Mike Jones / Observer-Reporter
Order a Print
An independent study examining East Washington’s embattled police department suggests updating equipment and increasing the chief’s administrative duties, but stops short of recommending the borough outsource its police protection to a neighboring community. The police study was presented to East Washington Council during the borough’s Tuesday night special meeting, and municipal officials now must ponder whether to take action on the recommendations.
The study, requested by the council earlier this year and conducted by Peters Township police Chief Harry Fruecht, offers both positive and negative remarks about merging the department with another, but gives no details or financial information on how to conduct the process.
Instead, it mainly focuses on how to improve the current police department by updating equipment, improving its structure, defining a mission statement and expanding the acting police chief’s powers. East Washington Mayor Mark Pacilla would not speculate on what, if any, recommendations borough officials would consider and did not have a timeline on the process.
“It would be irresponsible not to look at it and take it seriously,” Pacilla said. “There are some hard choices that we’ll have to make sooner or later.”
The study alludes to – but does not specifically address – the criminal activity of former chief Donald Solomon, who pleaded guilty earlier this year to three counts of extortion. Solomon was sentenced to more than 11 years in federal prison for offering to help protect drug dealers, who were really undercover FBI agents, exchange what he thought was cocaine on two separate occasions in 2011.
Since then, the police department has been under the supervision of Mark Griffith in his role as acting police chief. The study concludes that the police chief should have more control over the department budget and be more involved with training.
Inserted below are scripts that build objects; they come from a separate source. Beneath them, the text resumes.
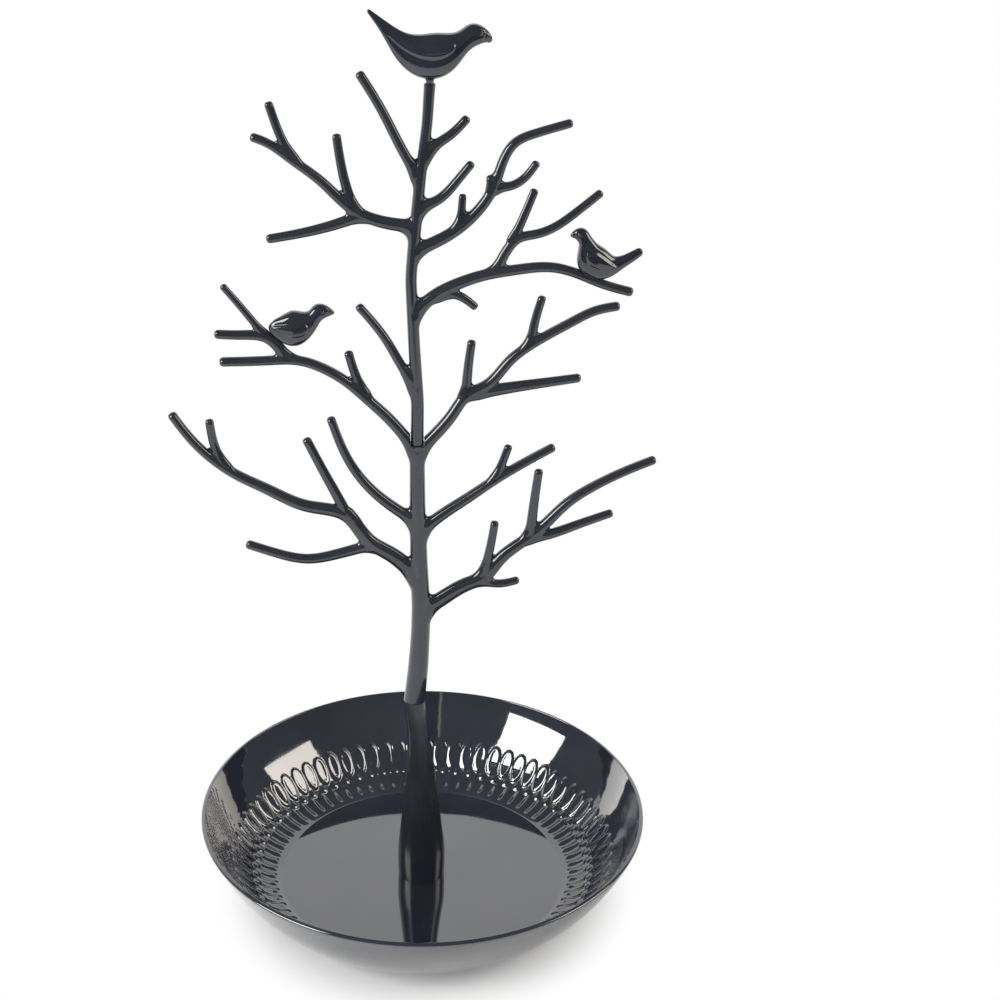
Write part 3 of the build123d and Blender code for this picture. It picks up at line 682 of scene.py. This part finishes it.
def backdrop(name, colour, seen_fade, gloss_fade):
    """Matt white that camera, gloss and glass rays see as plain white beyond a distance from the centre."""
    material, nodes, links, output = material_nodes(name)
    matt = with_inputs(nodes.new("ShaderNodeBsdfDiffuse"), Color=(colour, colour, colour, 1))
    plain = with_inputs(nodes.new("ShaderNodeEmission"), Strength=1.0)
    path = nodes.new("ShaderNodeLightPath")
    place = nodes.new("ShaderNodeNewGeometry")
    length = nodes.new("ShaderNodeVectorMath")
    length.operation = "LENGTH"
    links.new(place.outputs["Position"], length.inputs[0])

    def joined(operation, first, second):
        node = nodes.new("ShaderNodeMath")
        node.operation = operation
        links.new(first, node.inputs[0])
        links.new(second, node.inputs[1])
        return node.outputs[0]

    shares = []
    for rays, (near, far) in ((("Is Camera Ray", "Is Transmission Ray"), seen_fade), (("Is Glossy Ray",), gloss_fade)):
        fade = faded(nodes, links, length.outputs["Value"], near, far)
        for ray in rays:
            shares.append(joined("MULTIPLY", path.outputs[ray], fade))
    share = joined("MAXIMUM", joined("MAXIMUM", shares[0], shares[1]), shares[2])
    mixed(nodes, links, share, matt, plain, output)
    return material


tree_dark, tree_light = (0.014, 0.016, 0.021), (0.021, 0.023, 0.029)
black_dish = gloss_plastic("black_gloss_dish", (0.012, 0.014, 0.022), (0.019, 0.021, 0.031),
                           coat=1.0, gloss=1.72, smooth=0.03, rough=0.08, wave=0.05)
black_tree = gloss_plastic("black_gloss_tree", tree_dark, tree_light,
                           coat=0.4, gloss=1.55, smooth=0.06, rough=0.14, wave=0.25)
black_foot = gloss_plastic("black_gloss_foot", tree_dark, tree_light,
                           coat=0.05, gloss=1.55, smooth=0.16, rough=0.26, wave=0.25)
black_bird = gloss_plastic("black_gloss_bird", (0.011, 0.012, 0.018), (0.018, 0.019, 0.027),
                           coat=0.6, gloss=1.55, smooth=0.04, rough=0.10, wave=0.15)
zinc_plate = zinc("zinc_plate")


# Dish

def rounded_path(corners):
    """Dense path through (radius, height, rounding) corners."""
    path = []
    for i, (r, z, size) in enumerate(corners):
        here = np.array((r, z))
        if size == 0 or i in (0, len(corners) - 1):
            path.append(here)
            continue
        back = np.array(corners[i - 1][:2]) - here
        on = np.array(corners[i + 1][:2]) - here
        back_length = np.linalg.norm(back)
        on_length = np.linalg.norm(on)
        back /= back_length
        on /= on_length
        half = math.acos(np.clip(back @ on, -1, 1)) / 2
        reach = min(size / math.tan(half), 0.48 * back_length, 0.48 * on_length)
        size = reach * math.tan(half)
        middle = (back + on) / np.linalg.norm(back + on)
        centre = here + middle * size / math.sin(half)
        first = here + back * reach - centre
        last = here + on * reach - centre
        sweep = math.atan2(first[0] * last[1] - first[1] * last[0], first @ last)
        steps = max(2, int(abs(sweep) / 0.05))
        for k in range(steps + 1):
            turn = sweep * k / steps
            path.append(centre + np.array((first[0] * math.cos(turn) - first[1] * math.sin(turn),
                                           first[0] * math.sin(turn) + first[1] * math.cos(turn))))
    path = np.array(path)
    run = run_along(path)
    keep = np.concatenate([[True], np.diff(run) > 1e-6])
    path, run = path[keep], run[keep]
    even = np.linspace(0, run[-1], int(run[-1] / 0.04))
    return np.stack([np.interp(even, run, path[:, 0]), np.interp(even, run, path[:, 1])], 1), even


def thinned(path, run, most_turn=0.12, most_run=2.5):
    """Indices of path points to keep: closer where it turns."""
    way = np.gradient(path, axis=0)
    angle = np.unwrap(np.arctan2(way[:, 1], way[:, 0]))
    keep = [0]
    for i in range(1, len(path) - 1):
        if abs(angle[i] - angle[keep[-1]]) > most_turn or run[i] - run[keep[-1]] > most_run:
            keep.append(i)
    return keep + [len(path) - 1]


def relief(run, turn, pitch):
    """Height of the pattern over the wall: ribs below, oval pads above and beads between them."""
    height = rib_height * (0.5 + 0.5 * np.cos(2 * math.pi * turn))
    height *= smooth_step((run - 0.9) / 2.4) * smooth_step((bead_run + 0.2 - run) / 2.4)
    for neighbour in (-1, 0, 1):
        u = ((turn + 0.5) % 1 - 0.5 + neighbour) * pitch
        v = run - oval_middle
        wide = 0.55 * pitch
        level = np.hypot(u / wide, v / oval_half) + 1e-6
        inward = (1 - level) * level / np.hypot(u / wide ** 2, v / oval_half ** 2)
        flank = 1.25 + 0.8 * smooth_step(-v / oval_half)
        t = np.clip(inward / flank, 0, 1)
        pad = oval_height * t * (2 - t) - oval_dip * smooth_step((inward - flank) / 0.9)
        height = -union(-height, -pad, 0.05)
    u = ((turn % 1) - 0.5) * pitch
    gap = np.hypot(u, run - bead_run) / bead_radius
    return np.maximum(height, bead_height * np.maximum(1 - gap ** 2, 0))


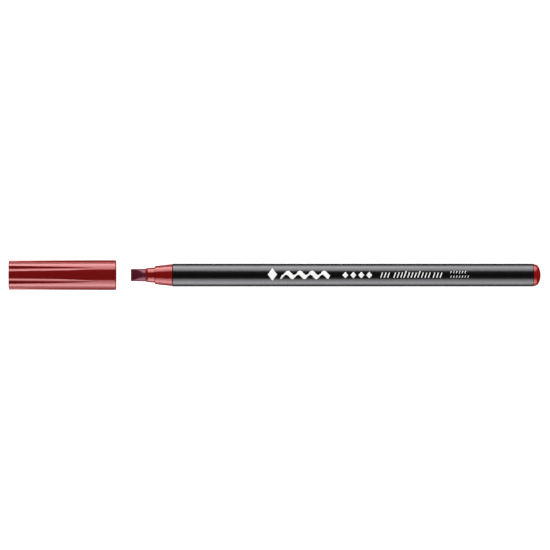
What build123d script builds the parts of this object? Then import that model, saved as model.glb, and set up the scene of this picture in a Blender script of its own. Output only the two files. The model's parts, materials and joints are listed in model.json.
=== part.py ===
from build123d import *
from math import radians, tan
import os

# A fibre-tip calligraphy marker with its cap pulled off. The cap lies in line with the pen, its
# mouth towards the nib. Millimetres: +X runs from the cap's closed end to the pen's tail, +Z is
# up, and the cap's lowest line lies on Z = 0. Every piece is turned about one axis, which is
# also the line that the cap slides along.

# Barrel: an extruded tube
barrel_length = 151.85
barrel_d = 9.6
barrel_wall = 0.9
barrel_edge_r = 0.35

# Nib: a rod of bonded fibres, ground to a square-cut wedge
nib_d = 5.35
nib_exposed = 6.2
nib_tip_d = 5.2
nib_tip_land = 1.3
nib_taper_end = 4.3
nib_edge_thickness = 1.4
nib_wedge_angle = 23.0
nib_edge_r = 0.1
nib_roll = -12.0
nib_tail_chamfer = 0.9
nib_reach = 6.0

# Front section: the collar that grips the nib, the cone behind it, and the spigot in the barrel
collar_length = 3.9
collar_lip_wall = 0.095
collar_front_wall = 0.36
collar_back_wall = 0.54
collar_chamfer_length = 1.0
cone_length = 7.3
cone_step = 0.595
cone_edge_r = 0.18
shoulder_step = 0.18
spigot_length = 12.0
spigot_lead_in = 0.35
chamber_depth = 8.0
chamber_wall = 0.8
vent_count = 3
vent_width = 0.9
vent_depth = 0.305
vent_roll = 17.0

# Snap beads of the two pieces pressed into the barrel, and the barrel's grooves for them
bead_height = 0.14
bead_width = 1.0
bead_clearance = 0.03
bead_inset = 3.5

# End plug: a domed head, whose shape follows the barrel's diameter, and a hollow shank
plug_dome_height = 2.9 / 9.6 * barrel_d
plug_head_step = 0.2
plug_head_draft = 4.0
plug_crown_r = 7.5 / 9.6 * barrel_d
plug_corner_r = 2.3 / 9.6 * barrel_d
plug_shank_length = 10.0
plug_wall = 1.0
plug_floor = 1.2

# Ink reservoir: a fibre core in a thin film
film_thickness = 0.1
film_inset = 0.5
reservoir_clearance = 0.2
reservoir_play = 0.4

# Cap: a fluted shell with grip ribs inside, and a seal cup pressed into its closed end
cap_length = 45.2
cap_gap = 6.1
cap_wall = 1.25
cap_draft = 0.11
cap_end_wall = 1.2
cap_end_edge_r = 0.3
cap_mouth_edge_r = 0.45
cap_mouth_lead_in = 0.3
cap_gate_d = 1.8
cap_gate_depth = 0.25
cap_roll = -1.2
flute_count = 7
flute_r = 2.0
flute_depth = 0.66
flute_mouth_land = 8.55
rib_count = 6
rib_height = 0.15
rib_width = 0.8
rib_clearance = 0.05
rib_mouth_inset = 4.0
rib_barrel_inset = 1.5
cup_floor = 0.8
cup_bore_clearance = 0.2
cup_lip_stand = 1.0
cup_rib_clearance = 0.02
seal_reach = 4.0
seal_clearance = 0.06
tip_room = 2.6

# How far a cutter runs past the face that it opens
overcut = 1.0

# Radii that follow from the fits
barrel_r = barrel_d / 2
bore_r = barrel_r - barrel_wall
nib_r = nib_d / 2
lip_r = nib_r + collar_lip_wall
collar_front_r = nib_r + collar_front_wall
collar_back_r = nib_r + collar_back_wall
cone_front_r = collar_back_r + cone_step
cone_back_r = barrel_r - shoulder_step
cone_slope = (cone_back_r - cone_front_r) / cone_length
rib_r = barrel_r + rib_clearance
cap_bore_r = rib_r + rib_height
cap_mouth_r = cap_bore_r + cap_wall
cap_end_r = cap_mouth_r - cap_draft
cup_r = rib_r - cup_rib_clearance
cup_bore_r = cone_front_r + cup_bore_clearance
cup_mouth_r = cone_front_r + cone_slope * seal_reach + seal_clearance
film_r = bore_r - reservoir_clearance
core_r = film_r - film_thickness
flute_run = cap_length - flute_mouth_land

# Stations along the axis, from the cap's closed end to the pen's tail
cup_depth = tip_room + nib_exposed + collar_length + seal_reach
cup_length = cup_floor + cup_depth
nose_length = nib_exposed + collar_length + cone_length
total_length = cap_length + cap_gap + nose_length + barrel_length + plug_dome_height
x_cap_end = -total_length / 2
x_cap_floor = x_cap_end + cap_end_wall
x_cup_mouth = x_cap_floor + cup_length
x_cap_mouth = x_cap_end + cap_length
x_tip = x_cap_mouth + cap_gap
x_lip = x_tip + nib_exposed
x_cone = x_lip + collar_length
x_shoulder = x_cone + cone_length
x_spigot_end = x_shoulder + spigot_length
x_nib_end = x_spigot_end + nib_reach
x_tail = x_shoulder + barrel_length
x_shank_end = x_tail - plug_shank_length
x_core_end = x_shank_end - reservoir_play
x_crown = x_tail + plug_dome_height
cap_travel = x_cone + seal_reach - x_cup_mouth
axis_height = cap_mouth_r


def turned(*corners):
    """A solid turned about the X axis. A corner is (x, radius) or (x, radius, rounding)."""
    points = [corner[:2] for corner in corners]
    roundings = [corner[2] if len(corner) == 3 else 0 for corner in corners]
    outline = FilletPolyline(*points, radius=roundings, close=True)
    return revolve(make_face(outline), Axis.X)


def rod(x_start, x_end, radius):
    """A plain cylinder about the X axis."""
    return turned((x_start, 0), (x_start, radius), (x_end, radius), (x_end, 0))


def around(shape, count, first_angle):
    """Copies of a shape, evenly spaced about the X axis. Angle 0 is up, +90 is towards -Y."""
    return [Rot(X=first_angle + 360 / count * turn) * shape for turn in range(count)]


def snap_bead(x_middle, gap):
    """The ring of a snap bead on the bore's radius, or with a gap, the cutter of its groove."""
    root_half = bead_width / 2 + gap
    crest_half = bead_width / 6 + gap
    return turned(
        (x_middle - root_half, 0),
        (x_middle - root_half, bore_r),
        (x_middle - crest_half, bore_r + bead_height + gap),
        (x_middle + crest_half, bore_r + bead_height + gap),
        (x_middle + root_half, bore_r),
        (x_middle + root_half, 0),
    )


def barrel():
    tube = turned(
        (x_shoulder, 0),
        (x_shoulder, barrel_r, barrel_edge_r),
        (x_tail, barrel_r, barrel_edge_r),
        (x_tail, 0),
    )
    tube -= rod(x_shoulder - overcut, x_tail + overcut, bore_r)
    tube -= snap_bead(x_spigot_end - bead_inset, bead_clearance)
    tube -= snap_bead(x_shank_end + bead_inset, bead_clearance)
    return tube


def nib():
    fibres = turned(
        (x_tip, 0),
        (x_tip, nib_tip_d / 2),
        (x_tip + nib_tip_land, nib_tip_d / 2),
        (x_tip + nib_taper_end, nib_r),
        (x_nib_end - nib_tail_chamfer, nib_r),
        (x_nib_end, nib_r - nib_tail_chamfer),
        (x_nib_end, 0),
    )
    # The two ground flats are the sides of a wedge that opens from the writing edge
    edge_half = nib_edge_thickness / 2
    wedge_length = nib_d / tan(radians(nib_wedge_angle))
    back_half = edge_half + nib_d
    side = Polyline(
        (x_tip, -edge_half),
        (x_tip, edge_half),
        (x_tip + wedge_length, back_half),
        (x_nib_end, back_half),
        (x_nib_end, -back_half),
        (x_tip + wedge_length, -back_half),
        close=True,
    )
    wedge = extrude(make_face(Plane.XZ * side), nib_d, both=True)
    ground = fibres & wedge
    tip_face = ground.faces().sort_by(Axis.X)[0]
    ground = fillet(tip_face.edges(), nib_edge_r)
    return Rot(X=nib_roll) * ground


def front_section():
    x_chamber = x_spigot_end - chamber_depth
    chamber_r = bore_r - chamber_wall
    shell = turned(
        (x_lip, 0),
        (x_lip, lip_r),
        (x_lip + collar_chamfer_length, collar_front_r),
        (x_cone, collar_back_r),
        (x_cone, cone_front_r, cone_edge_r),
        (x_shoulder, cone_back_r, cone_edge_r),
        (x_shoulder, bore_r),
        (x_spigot_end - spigot_lead_in, bore_r),
        (x_spigot_end, bore_r - spigot_lead_in),
        (x_spigot_end, 0),
    )
    shell += snap_bead(x_spigot_end - bead_inset, 0)
    shell -= rod(x_lip - overcut, x_spigot_end + overcut, nib_r)
    shell -= rod(x_chamber, x_spigot_end + overcut, chamber_r)
    # Air reaches the reservoir through grooves beside the nib, open at the collar's chamfer
    vent_length = x_chamber + overcut - (x_lip - overcut)
    vent_r = nib_r + vent_depth
    vent = Box(vent_length, vent_width, vent_r, align=(Align.MIN, Align.CENTER, Align.MIN))
    for groove in around(Pos(x_lip - overcut, 0, 0) * vent, vent_count, vent_roll):
        shell -= groove
    return shell


def end_plug():
    head_r = barrel_r - plug_head_step
    drafted_r = head_r - plug_dome_height * tan(radians(plug_head_draft))
    block = make_face(
        Polyline((x_tail, 0), (x_tail, head_r), (x_crown, drafted_r), (x_crown, 0), close=True)
    )
    section = block & Pos(x_crown - plug_crown_r, 0) * Circle(plug_crown_r)
    rim = section.vertices().sort_by(Axis.X)[-2]
    head = revolve(fillet(rim, plug_corner_r), Axis.X)
    shank = turned(
        (x_shank_end, 0),
        (x_shank_end, bore_r - spigot_lead_in),
        (x_shank_end + spigot_lead_in, bore_r),
        (x_tail, bore_r),
        (x_tail, 0),
    )
    shank += snap_bead(x_shank_end + bead_inset, 0)
    plug = head + shank
    return plug - rod(x_shank_end - overcut, x_tail - plug_floor, bore_r - plug_wall)


def reservoir_core():
    return rod(x_spigot_end, x_core_end, core_r) - nib()


def reservoir_film():
    wrap = rod(x_spigot_end + film_inset, x_core_end - film_inset, film_r)
    return wrap - rod(x_spigot_end, x_core_end, core_r)


def flute():
    """The cutter of one flute: a slanted round bar, which leaves the shell before its mouth."""
    bar_end_z = cap_end_r - flute_depth + flute_r
    run_out_r = cap_end_r + cap_draft * flute_run / cap_length
    rise = run_out_r + flute_r - bar_end_z
    along = Vector(flute_run, 0, rise).normalized()
    start = Vector(x_cap_end, 0, bar_end_z) - along * overcut
    bar_length = flute_run + 2 * overcut
    bar = Cylinder(flute_r, bar_length, align=(Align.CENTER, Align.CENTER, Align.MIN))
    return Plane(origin=start, x_dir=(0, 1, 0), z_dir=along) * bar


def grip_rib():
    """One rib in the shell's bore, with a slope at its mouth end for the barrel to ride up."""
    x_front = x_shoulder - cap_travel + rib_barrel_inset
    x_back = x_cap_mouth - rib_mouth_inset
    root_r = cap_bore_r + cap_wall / 3
    outline = Polyline(
        (x_front, root_r),
        (x_front, rib_r),
        (x_back - 4 * rib_height, rib_r),
        (x_back, cap_bore_r),
        (x_back, root_r),
        close=True,
    )
    return extrude(make_face(Plane.XZ * outline), rib_width / 2, both=True)


def cap_shell():
    x_seat_end = x_cup_mouth - cup_lip_stand
    shell = turned(
        (x_cap_end, 0),
        (x_cap_end, cap_end_r, cap_end_edge_r),
        (x_cap_mouth, cap_mouth_r, cap_mouth_edge_r),
        (x_cap_mouth, 0),
    )
    for cutter in around(flute(), flute_count, 180 / flute_count + cap_roll):
        shell -= cutter
    shell -= turned(
        (x_cap_floor, 0),
        (x_cap_floor, cup_r),
        (x_seat_end, cup_r),
        (x_seat_end, cap_bore_r),
        (x_cap_mouth - cap_mouth_lead_in, cap_bore_r),
        (x_cap_mouth, cap_bore_r + cap_mouth_lead_in),
        (x_cap_mouth + overcut, cap_bore_r + cap_mouth_lead_in),
        (x_cap_mouth + overcut, 0),
    )
    for rib in around(grip_rib(), rib_count, cap_roll):
        shell += rib
    return shell - rod(x_cap_end - overcut, x_cap_end + cap_gate_depth, cap_gate_d / 2)


def seal_cup():
    cup = rod(x_cap_floor, x_cup_mouth, cup_r)
    # The bore flares at the mouth to the cone's own slope, so the cup seats on the cone
    flare_length = (cup_mouth_r - cup_bore_r) / cone_slope
    return cup - turned(
        (x_cap_floor + cup_floor, 0),
        (x_cap_floor + cup_floor, cup_bore_r),
        (x_cup_mouth - flare_length, cup_bore_r),
        (x_cup_mouth, cup_mouth_r),
        (x_cup_mouth + overcut, cup_mouth_r + cone_slope * overcut),
        (x_cup_mouth + overcut, 0),
    )


nodes = {
    "cap_shell": cap_shell,
    "seal_cup": seal_cup,
    "nib": nib,
    "front_section": front_section,
    "barrel": barrel,
    "reservoir_core": reservoir_core,
    "reservoir_film": reservoir_film,
    "end_plug": end_plug,
}

os.makedirs("parts", exist_ok=True)
for name, make in nodes.items():
    export_step(Pos(0, 0, axis_height) * make(), f"parts/{name}.step")

print(f"overall length {total_length:.3f} mm, axis {axis_height:.3f} mm up")
print(f"cap travel to its seat {cap_travel:.3f} mm")
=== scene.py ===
"""Looks of a fibre-tip calligraphy marker that lies with its cap pulled off.

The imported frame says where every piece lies. Each visible piece is modelled between centres, in
millimetres about the X axis, and is then brought to metres and lifted to the marker's own axis,
so that it takes the place of the CAD node that it stands for.
"""

import json
import logging
import math
from collections.abc import Callable, Iterator, Mapping, Sequence
from contextlib import contextmanager
from dataclasses import dataclass
from enum import Enum
from itertools import pairwise

import bmesh
import bpy
from mathutils import Matrix, Vector

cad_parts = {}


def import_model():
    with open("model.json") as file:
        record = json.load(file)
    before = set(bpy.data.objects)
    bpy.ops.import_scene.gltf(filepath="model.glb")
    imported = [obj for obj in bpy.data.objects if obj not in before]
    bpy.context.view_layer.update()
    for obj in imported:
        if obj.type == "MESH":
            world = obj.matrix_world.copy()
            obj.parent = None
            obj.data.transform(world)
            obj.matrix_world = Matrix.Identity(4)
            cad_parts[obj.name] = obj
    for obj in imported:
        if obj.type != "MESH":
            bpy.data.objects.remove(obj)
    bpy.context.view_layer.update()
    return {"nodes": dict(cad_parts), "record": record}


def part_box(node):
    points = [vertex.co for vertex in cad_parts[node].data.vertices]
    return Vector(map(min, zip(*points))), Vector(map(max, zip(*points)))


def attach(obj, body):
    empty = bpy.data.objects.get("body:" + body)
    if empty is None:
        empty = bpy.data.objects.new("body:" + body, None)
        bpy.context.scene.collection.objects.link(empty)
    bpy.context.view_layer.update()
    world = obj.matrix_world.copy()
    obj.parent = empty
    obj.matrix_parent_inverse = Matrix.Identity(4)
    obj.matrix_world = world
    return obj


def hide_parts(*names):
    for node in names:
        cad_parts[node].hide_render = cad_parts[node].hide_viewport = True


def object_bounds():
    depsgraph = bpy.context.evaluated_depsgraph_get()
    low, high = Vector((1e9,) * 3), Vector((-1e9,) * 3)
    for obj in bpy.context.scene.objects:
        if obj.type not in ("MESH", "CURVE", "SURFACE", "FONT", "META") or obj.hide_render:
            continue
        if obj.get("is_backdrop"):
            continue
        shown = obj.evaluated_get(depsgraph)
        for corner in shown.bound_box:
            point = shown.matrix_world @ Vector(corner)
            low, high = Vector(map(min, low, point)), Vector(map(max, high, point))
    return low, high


LOG = logging.getLogger("marker")

MM = 0.001
SIDES = 192
ROUNDING_STEPS = 8
MERGE_GAP = 1e-4
PLACE_GAP = 2e-3
FACING = 0.999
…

The borough spends about $200,000 a year – more than 25 percent of its annual budget – on police protection and employs 16 part-time officers.
Although the report gives only bullet points for outsourcing its police protection to another community, it acknowledges the department “lacks flexibility” and needs to change in order to survive.
“Council must realize and accept that providing any of the recommends imposes a strain on this department,” the report states. “Council must find the means to overcome these obstacles if this department is to improve.”
It concludes that borough leaders have difficult decisions ahead if they want to maintain a local police department.
“They are responsible for determining if the community can continue to afford the costs associated with maintaining its own police force,” the report concludes.
If consolidation is not an option, the department must streamline background checks and personnel files for officers, improve how it documents citizen complaints and purchase mobile medical equipment for each police car, the report said. It was not immediately clear how much money the proposed recommendations would cost.
“It’s going to take some time to look through it and come up with some ideas later,” Pacilla said. “Right at this time, we want to just review the study, and I’ll probably have a lot of questions after.”